The author’s idea on gangs is so bona fide and I really liked it. He thinks gangs are like business. Crack cocaine was an unbelievable innovation for gangs who lived in the inner cities because it gave them a way to make a lot of money. The market was great for Crack Cocaine in the 1990s, because the high lasted for only fifteen minutes, and when you were coming down all you wanted was more. The gang is just like the restaurant McDonalds by the way its organized, very unique concept. It’s true though the head of the gangs think there the board of directors, the franchisors in McDonalds are the entrepreneurs in the gang, the one’s who get people to join, and grow new gangs.
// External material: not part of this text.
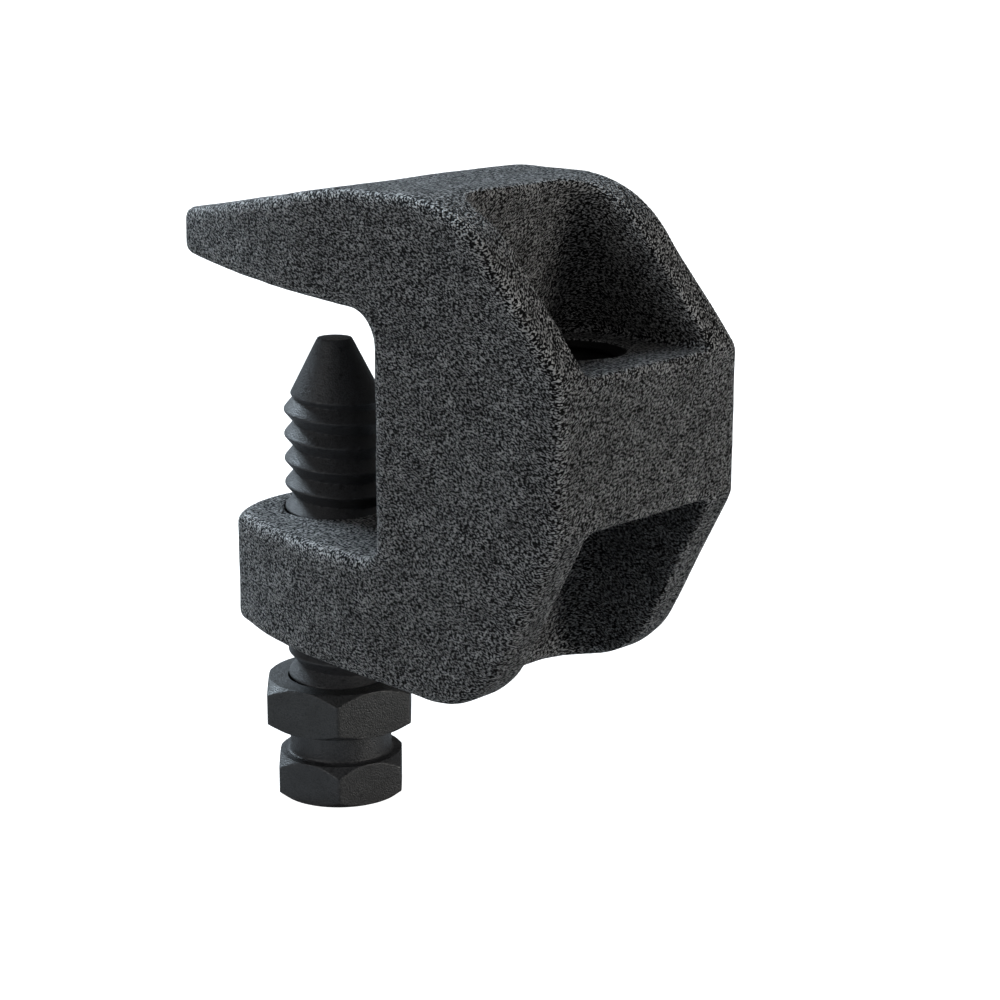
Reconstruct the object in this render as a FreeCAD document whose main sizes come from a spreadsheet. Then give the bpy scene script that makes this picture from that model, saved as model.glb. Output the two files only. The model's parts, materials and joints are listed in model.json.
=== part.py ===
import FreeCAD, Part
import os
import re
import Sketcher

# Cast beam clamp: a C-shaped body, a cone-point set screw and its lock nut.
#
# Millimetres, +Z up.  The origin is on the axis of the tapped rod hole, half-way
# up the block that the hole goes through.  +X points to the back of the body,
# away from the open throat, and the body is symmetric about the XZ plane.

SIZES = {
    # body, seen from the side
    "body_width": 24.6,          # across both cheeks
    "rod_to_screw": 29.1,        # rod hole axis to set screw axis
    "rod_to_back": 9.8,          # rod hole axis to the back face
    "block_height": 13.5,        # tapped block between the two pockets
    "screw_to_wall": 17.0,       # set screw axis to the throat wall
    "lower_reach": 8.1,          # set screw axis to the nose of the lower jaw
    "upper_reach": 14.3,         # set screw axis to the tip of the upper jaw
    "jaw_level": 12.35,          # top of the lower jaw, below the origin
    "throat_height": 22.3,       # at the throat wall
    "underside_slope": 4.1,      # degrees, upper jaw's underside, rising to the tip
    "tip_thick": 3.7,            # upper jaw at its tip
    "top_slope": 10.2,           # degrees, upper jaw's top, falling to the tip
    "upper_jaw_thick": 10.9,     # from the top of the throat wall up to the flat crown
    "back_slope": 49.8,          # degrees, from the crown down to the back face
    "lower_jaw_thick": 11.0,     # beside the set screw
    "bottom_slope": 2.1,         # degrees, underside, falling to the heel
    "heel_slope": 61.9,          # degrees, from the back face down to the heel
    # rounding of the side outline, as radii
    "crown_round": 32.0,
    "shoulder_round": 13.0,
    "heel_round": 10.3,
    "throat_top_round": 3.2,
    "throat_foot_round": 1.7,
    "back_round": 1.6,
    "edge_round": 1.0,           # along the outside of both cheeks
    # jaws, seen from above
    "nose_half": 8.3,            # half width where a jaw's side meets its front
    "nose_bow": 14.0,            # radius of a jaw's front
    "nose_corner": 2.4,          # radius between a jaw's front and side
    # pockets
    "cheek_wall": 3.9,
    "rod_to_web": 5.9,           # rod hole axis to the pockets' front wall
    "pocket_corner": 3.5,
    # holes
    "rod_hole": 4.25,            # radius, tap drill of a 10 mm rod thread
    "mouth_bevel": 0.45,
    "thread_gap": 0.06,          # set screw's running clearance in body and nut
    # set screw, with heights from the top of the lower jaw
    "screw_radius": 5.0,
    "thread_depth": 0.95,
    "thread_pitch": 2.4,
    "crest_flat": 0.3,
    "point_radius": 1.68,
    "point_level": 16.55,
    "cone_height": 5.25,
    "cone_step": 0.65,           # the cone's foot, inside the thread's crests
    "thread_end": 21.2,          # below the jaw top
    "head_level": 24.8,          # top face of the head, below the jaw top
    "head_rim": 1.0,             # from the shank out to the middle of a flat
    "head_height": 4.15,
    # lock nut
    "nut_level": 17.1,           # top face of the nut, below the jaw top
    "nut_wall": 2.0,             # from the thread's crests out to the middle of a flat
    "nut_height": 4.6,
    # both hexagons
    "hex_turn": 13.5,            # degrees from +X to a corner
    "upper_bevel": 1.0,          # fall of the corners at the top
    "lower_bevel": 0.72,         # rise of the corners at the foot
    # room around a cut, outside the solid
    "overcut": 5.0,
}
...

The money that each gang member made was based on rank, and that’s the same way it is in a corporate office. I can’t believe I never thought of this, I think it’s a brilliant comparison.
This book has given me a greater look on the most commonly thought about ideas, that most of the time is unspoken. Each chapter I read was so unexpected, and so outrageous that I found myself talking about it to anyone who would listen. I had great feedback on every topic, because the conversations were entertaining and enlightening, on topics that were always there, just never spoken about. This is a great book to share with friends at a social, in the office, or just hanging around with the family. Everyone should read this book at least once.